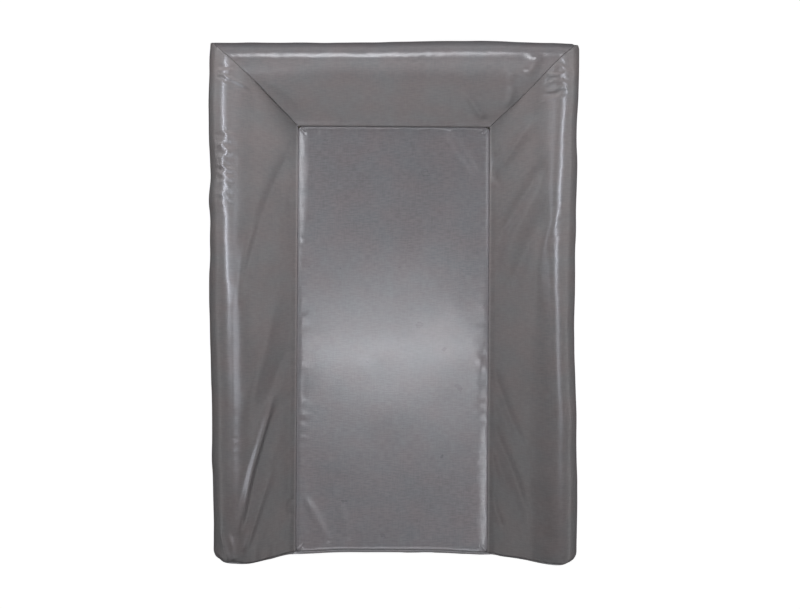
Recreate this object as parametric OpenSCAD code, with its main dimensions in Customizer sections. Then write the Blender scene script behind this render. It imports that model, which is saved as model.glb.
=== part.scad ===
// Contoured changing pad: a soft pad with three raised wedge sides (left, right
// and head), a flat padded lying panel and an open foot end.
// A coated-fabric cover is sewn from six panels around loose foam pieces.
// Frame: origin at the middle of the underside, +Z up, +Y to the head end,
// +X to the right of someone looking from the foot end. Millimetres.

/* [Overall] */
// Width over the two raised sides
pad_w = 500; // [460:5:560]
// Length from foot end to head end
pad_l = 700; // [640:5:800]
// Height of the raised sides at the ridge
ridge_h = 92; // [84:1:104]

/* [Lying panel] */
// Width of the flat lying panel, seam to seam
centre_w = 266; // [240:1:280]
// Distance from the head end to the head seam of the lying panel
head_d = 111; // [104:1:124]
// Height of the lying surface
centre_h = 30; // [28:1:34]
// Height of the seam around the lying panel
seam_h = 24; // [22:1:25]
// Radius of the puffed edge of the lying panel
edge_r = 6; // [4:0.5:6]

/* [Raised sides] */
// Radius of the ridge where the slope turns over into the outer wall
ridge_r = 30; // [24:1:34]
// How far the outer wall leans in at the floor
wall_lean = 3; // [1:0.5:4]

/* [Cover] */
// Thickness of the coated fabric
cover_t = 0.8; // [0.6:0.1:1]
// Depth of the seam allowance hanging inside the cover
allowance = 7; // [5:0.5:7]

/* [Filling] */
// Thickness of the full-size foam slab
base_foam_t = 15; // [12:1:16]
// Thickness of the fibre layer under the lying panel
wadding_t = 3.5; // [3:0.5:4]
// Clearance between the fillings and the seams
seam_room = 1.4; // [1.2:0.1:2]

/* [Thread] */
// Thickness of the sewing thread
thread_d = 0.7; // [0.6:0.1:0.8]

/* [Hidden] */
$fn = 24;
gap = 0.05;                         // hairline gap between sewn pieces

// Plan
half_centre = centre_w / 2;
half_w = pad_w / 2;
half_l = pad_l / 2;
side_d = half_w - half_centre;      // plan depth of the left and right sides
head_y = half_l - head_d;           // head seam of the lying panel
mitre_slope = head_d / side_d;      // rise in Y per X along the right mitre

// Heights
wall_z = cover_t + gap;             // where the walls stand on the underside panel
allowance_z = seam_h - allowance;   // lower edge of the seam allowance
foam_z = base_foam_t + gap;         // underside of the upper foam pieces
wadding_z = centre_h - cover_t - gap - wadding_t;
ridge_z = ridge_h - ridge_r;        // centre of the ridge arc

// Curves
ridge_steps = 10;
wall_steps = 4;
edge_steps = 5;
min_edge_r = 2;                     // least radius of an inset puffed edge

// Distances in from the outer face
fill_in = cover_t + seam_room;      // to a filling
thread_r = thread_d / 2;
thread_in = cover_t + thread_r + 2 * gap;  // to the middle of a thread
thread_foot_y = -half_l + thread_in;

// Room left at the ends of the thread runs
joint_stop = 0.4;                   // where runs meet along a curve
corner_stop = 1;                    // at a square corner
foot_stop = 2;                      // side runs of the centre seam, at the foot
foot_run_stop = 3;                  // foot run of the centre seam, inside the cover
mitre_start = 8;                    // mitre thread, out from the inner seam
foot_start = 6;                     // foot seam thread, out from the inner seam
wall_stop = 8;                      // above the foot of the wall
base_thread_lift = 2;               // base seam thread, above the foot of the wall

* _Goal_
Pick out the lines that contain "with" and copy them.

* _Exercise solution_
Recreate this object as parametric OpenSCAD code, with its main dimensions in Customizer sections. Then write the Blender scene script behind this render. It imports that model, which is saved as model.glb.
// Contoured changing pad: a soft pad with three raised wedge sides (left, right